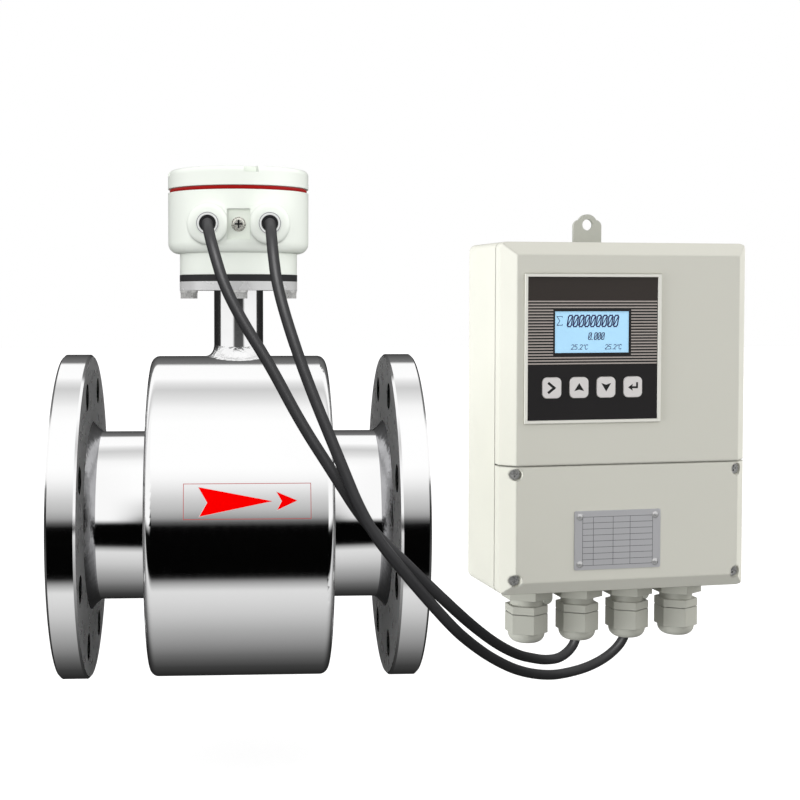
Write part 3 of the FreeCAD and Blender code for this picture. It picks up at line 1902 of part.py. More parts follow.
def gland_lock_nut(axis):
    """The hexagonal nut that jams the gland against the box."""
    lock = gland_levels()[0]
    prism = gland_hexagon(size("gland_lock_width"), axis, lock, 0)
    hole = tube_between(size("gland_thread_diameter").value / 2, axis, lock - 1, 1)
    return prism.cut(hole).Solids[0]


def gland_cap(axis):
    """The domed clamping nut, hexagonal above and round at its mouth."""
    lock, neck, hexagon_low, cap_top, cap_low, mouth = gland_levels()
    width = size("gland_hex_width").value
    prism = gland_hexagon(size("gland_hex_width"), axis, cap_low, cap_top)
    dome_radius = width / 2 * 0.985
    dome = tube_between(dome_radius, axis, mouth, cap_low + 1)
    rim = [edge for edge in dome.Edges if edge.BoundBox.ZMax < mouth + 0.01 and edge.Closed]
    dome = dome.makeFillet((cap_low - mouth) * 0.9, rim)
    spigot_end = hexagon_low - size("gland_spigot_length").value
    hollow = tube_between(size("gland_spigot_diameter").value / 2, axis, spigot_end, cap_top + 1)
    throat = tube_between(size("gland_mouth_diameter").value / 2, axis, mouth - 1, spigot_end + 1)
    return prism.fuse(dome).cut(hollow.fuse(throat)).removeSplitter().Solids[0]


def gland_seal(axis):
    """The rubber seal inside a gland, gripping its cable."""
    lock, neck, hexagon_low, cap_top, cap_low, mouth = gland_levels()
    low = hexagon_low - size("gland_spigot_length").value
    high = low + size("gland_seal_length").value
    outer = tube_between(size("gland_bore").value / 2, axis, low, high)
    inner = tube_between(size("cable_diameter").value / 2, axis, low - 1, high + 1)
    return outer.cut(inner).Solids[0]


# ---------------------------------------------------------------- cables


def entry_points(side):
    """The cable's start in its entry of the head, and where it begins to bend."""
    x = side * size("entry_spacing").value / 2
    start = size("cable_entry_depth").value - size("entry_boss_front").value
    bend = start - size("cable_entry_run").value
    return [(x, start, ENTRY_HEIGHT.value), (x, bend, ENTRY_HEIGHT.value)]


def gland_points(step, radius, heading):
    """The quarter turn that takes a cable up into its gland's seal, as equal runs."""
    end = gland_levels()[-1] + size("cable_gland_depth").value
    mouth = Vector(gland_x(step).value, size("gland_depth").value, end)
    tip = BOX_PLACE.multVec(mouth)
    last_bend = tip.z - size("cable_gland_run").value
    half_step = math.radians(90 / TURN_RUNS / 2)
    reach = radius.value / math.cos(half_step)
    centre_z = last_bend + radius.value * math.tan(half_step)
    along = math.radians(heading.value)
    points = []
    for run in reversed(range(TURN_RUNS)):
        drop = half_step * (2 * run + 1)
        back = reach * math.cos(drop) - radius.value
        x = tip.x + back * math.cos(along)
        y = tip.y + back * math.sin(along)
        points.append((x, y, centre_z - reach * math.sin(drop)))
    return points + [tuple(tip)]


def signal_points():
    """The whole route of the electrode signal cable."""
    radius = size("signal_turn_radius")
    heading = size("signal_turn_heading")
    return entry_points(-1) + SIGNAL_ROUTE + gland_points(-0.5, radius, heading)


def excitation_points():
    """The whole route of the coil supply cable."""
    radius = size("excitation_turn_radius")
    heading = size("excitation_turn_heading")
    return entry_points(1) + EXCITATION_ROUTE + gland_points(0.5, radius, heading)


def cable_path(points):
    """Straight runs joined by arcs, each as large as its two runs allow."""
    corners = [Vector(*point) for point in points]
    edges = []
    radii = []
    start = corners[0]
    for before, corner, after in zip(corners, corners[1:], corners[2:]):
        inward = before - corner
        outward = after - corner
        short = min(inward.Length, outward.Length)
        half_turn = (math.pi - inward.getAngle(outward)) / 2
        trim = 0.45 * short
        radius = trim / math.tan(half_turn)
        radii.append(radius)
        inward.normalize()
        outward.normalize()
        first = corner + inward * trim
        last = corner + outward * trim
        middle_way = inward + outward
        middle_way.normalize()
        sagitta = radius / math.cos(half_turn) - radius
        middle = corner + middle_way * sagitta
        edges.append(Part.LineSegment(start, first).toShape())
        edges.append(Part.Arc(first, middle, last).toShape())
        start = last
    edges.append(Part.LineSegment(start, corners[-1]).toShape())
    return Part.Wire(edges), radii


def make_cable(label, points):
    """A round cable swept along its route."""
    path, radii = cable_path(points)
    radius = size("cable_diameter").value / 2
    first, second = Vector(*points[0]), Vector(*points[1])
    profile = Part.Wire(Part.makeCircle(radius, first, second - first))
    cable = path.makePipeShell([profile], True, False)
    expected = math.pi * radius**2 * path.Length
    shown = ", ".join(f"{value:.0f}" for value in radii)
    print(f"{label}: {path.Length:.0f} long, volume {cable.Volume / expected:.5f} of expected")
    print(f"{label}: arc radii {shown}")
    for point in points:
        print(" ".join(f"{value:.2f}" for value in point))
    return group(label, [cable])


# ---------------------------------------------------------------- whole meter


def build_all():
    """Make every sub-part."""
    sensor = [
        make_flange("inlet_flange", -1),
        make_flange("outlet_flange", 1),
        make_measuring_tube(),
        make_tube_liner(),
        make_liner_lip("inlet_lip", -1),
        make_liner_lip("outlet_lip", 1),
        make_drum_shell(),
        make_end_plate("inlet_end_plate", -1),
        make_end_plate("outlet_end_plate", 1),
        make_pole("upper_pole", 1),
        make_pole("lower_pole", -1),
        make_coil("upper_coil", 1),
        make_coil("lower_coil", -1),
        make_magnet_yoke(),
        make_electrode("front_electrode", -1),
        make_electrode("rear_electrode", 1),
        make_electrode_insulators(),
    ]
    head = [
        make_neck_tube(),
        make_neck_plate(),
        make_neck_gasket(),
        make_neck_bolts(),
        make_lead_loom(),
        make_head_body(),
        make_entry_sleeves(),
        make_entry_seals(),
        make_earth_screw(),
        make_earth_washer(),
        make_head_lid(),
        make_lid_seal(),
        make_head_terminal_block(),
        make_head_terminal_screws(),
    ]
    box = [
        make_rear_housing(),
        make_display_cover(),
        make_terminal_cover(),
        make_cover_gasket(),
        make_cover_screws(),
        make_display_bezel(),
        make_panel_overlay(),
        make_lcd_window(),
        make_lcd_module(),
        make_display_board(),
        make_key_switches(),
        make_main_board(),
        make_power_module(),
        make_terminal_strip(),
        make_nameplate(),
        make_nameplate_rivets(),
        make_top_lug(),
        make_bottom_lugs(),
        gland_group("gland_bodies", gland_body),
        gland_group("gland_lock_nuts", gland_lock_nut),
        gland_group("gland_caps", gland_cap),
        gland_group("gland_seals", gland_seal),
    ]
    keys = [make_key(name, index) for index, name in enumerate(KEY_NAMES)]
    cables = [
        make_cable("signal_cable", signal_points()),
        make_cable("excitation_cable", excitation_points()),
    ]
    return sensor + head + box + keys + cables


def check(parts):
    """Stop if any object failed, any cut missed or any shape is unsound."""
    for item in doc.Objects:
        if "Invalid" in item.State or "Error" in item.State:
            raise RuntimeError(f"{item.Label} ({item.Name}) failed: {item.State}")
        if item.TypeId in ("PartDesign::Pocket", "PartDesign::Groove"):
            removed = item.BaseFeature.Shape.Volume - item.Shape.Volume
            if removed < 1e-3:
                owner = item.getParentGeoFeatureGroup().Label
                raise RuntimeError(f"{item.Name} of {owner} cuts nothing")
    for part in parts:
        if part.Shape.isNull() or not part.Shape.isValid():
            raise RuntimeError(f"{part.Label} has an unsound shape")


def export(parts):
    """Write one STEP file for each sub-part."""
    os.makedirs("parts", exist_ok=True)
    for part in parts:
        part.Shape.exportStep(f"parts/{part.Label}.step")
    print(f"{len(parts)} sub-parts written")


PARTS = build_all()
doc.recompute()
check(PARTS)
export(PARTS)
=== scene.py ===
"""Looks of the electromagnetic flow meter: materials, cables, printed details, light, camera."""
import math

import bmesh
import bpy
from mathutils import Euler, Matrix, Vector


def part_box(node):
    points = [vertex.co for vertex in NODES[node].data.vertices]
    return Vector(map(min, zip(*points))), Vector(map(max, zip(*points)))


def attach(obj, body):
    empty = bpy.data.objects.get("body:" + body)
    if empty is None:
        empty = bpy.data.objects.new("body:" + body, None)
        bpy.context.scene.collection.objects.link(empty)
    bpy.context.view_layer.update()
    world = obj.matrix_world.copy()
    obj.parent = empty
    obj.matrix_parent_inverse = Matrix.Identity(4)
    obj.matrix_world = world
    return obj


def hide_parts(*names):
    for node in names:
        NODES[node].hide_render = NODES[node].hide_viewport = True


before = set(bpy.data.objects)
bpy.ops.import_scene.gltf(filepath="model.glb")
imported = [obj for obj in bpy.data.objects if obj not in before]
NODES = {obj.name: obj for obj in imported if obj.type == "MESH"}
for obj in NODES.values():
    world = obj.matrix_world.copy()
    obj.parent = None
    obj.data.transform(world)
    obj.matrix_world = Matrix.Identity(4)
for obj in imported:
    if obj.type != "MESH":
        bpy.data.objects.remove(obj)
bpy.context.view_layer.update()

MM = 0.001

# The transmitter's own frame: x along its front, y into the box, z up from its bottom.
BOX_ORIGIN = Vector((184.7, 0.0, -61.5)) * MM
BOX_YAW = math.radians(9.0)
BOX = Matrix.Translation(BOX_ORIGIN) @ Matrix.Rotation(BOX_YAW, 4, "Z")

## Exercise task
Return exactly the lines from the line that has "keys = [make_key(name, index)" to the line that has "NODES[node].hide_render = NODES[node].hide_viewport", both of them included.

## Response
    keys = [make_key(name, index) for index, name in enumerate(KEY_NAMES)]
    cables = [
        make_cable("signal_cable", signal_points()),
        make_cable("excitation_cable", excitation_points()),
    ]
    return sensor + head + box + keys + cables


def check(parts):
    """Stop if any object failed, any cut missed or any shape is unsound."""
    for item in doc.Objects:
        if "Invalid" in item.State or "Error" in item.State:
            raise RuntimeError(f"{item.Label} ({item.Name}) failed: {item.State}")
        if item.TypeId in ("PartDesign::Pocket", "PartDesign::Groove"):
            removed = item.BaseFeature.Shape.Volume - item.Shape.Volume
            if removed < 1e-3:
                owner = item.getParentGeoFeatureGroup().Label
                raise RuntimeError(f"{item.Name} of {owner} cuts nothing")
    for part in parts:
        if part.Shape.isNull() or not part.Shape.isValid():
            raise RuntimeError(f"{part.Label} has an unsound shape")


def export(parts):
    """Write one STEP file for each sub-part."""
    os.makedirs("parts", exist_ok=True)
    for part in parts:
        part.Shape.exportStep(f"parts/{part.Label}.step")
    print(f"{len(parts)} sub-parts written")


PARTS = build_all()
doc.recompute()
check(PARTS)
export(PARTS)
=== scene.py ===
"""Looks of the electromagnetic flow meter: materials, cables, printed details, light, camera."""
import math

import bmesh
import bpy
from mathutils import Euler, Matrix, Vector


def part_box(node):
    points = [vertex.co for vertex in NODES[node].data.vertices]
    return Vector(map(min, zip(*points))), Vector(map(max, zip(*points)))


def attach(obj, body):
    empty = bpy.data.objects.get("body:" + body)
    if empty is None:
        empty = bpy.data.objects.new("body:" + body, None)
        bpy.context.scene.collection.objects.link(empty)
    bpy.context.view_layer.update()
    world = obj.matrix_world.copy()
    obj.parent = empty
    obj.matrix_parent_inverse = Matrix.Identity(4)
    obj.matrix_world = world
    return obj


def hide_parts(*names):
    for node in names:
        NODES[node].hide_render = NODES[node].hide_viewport = True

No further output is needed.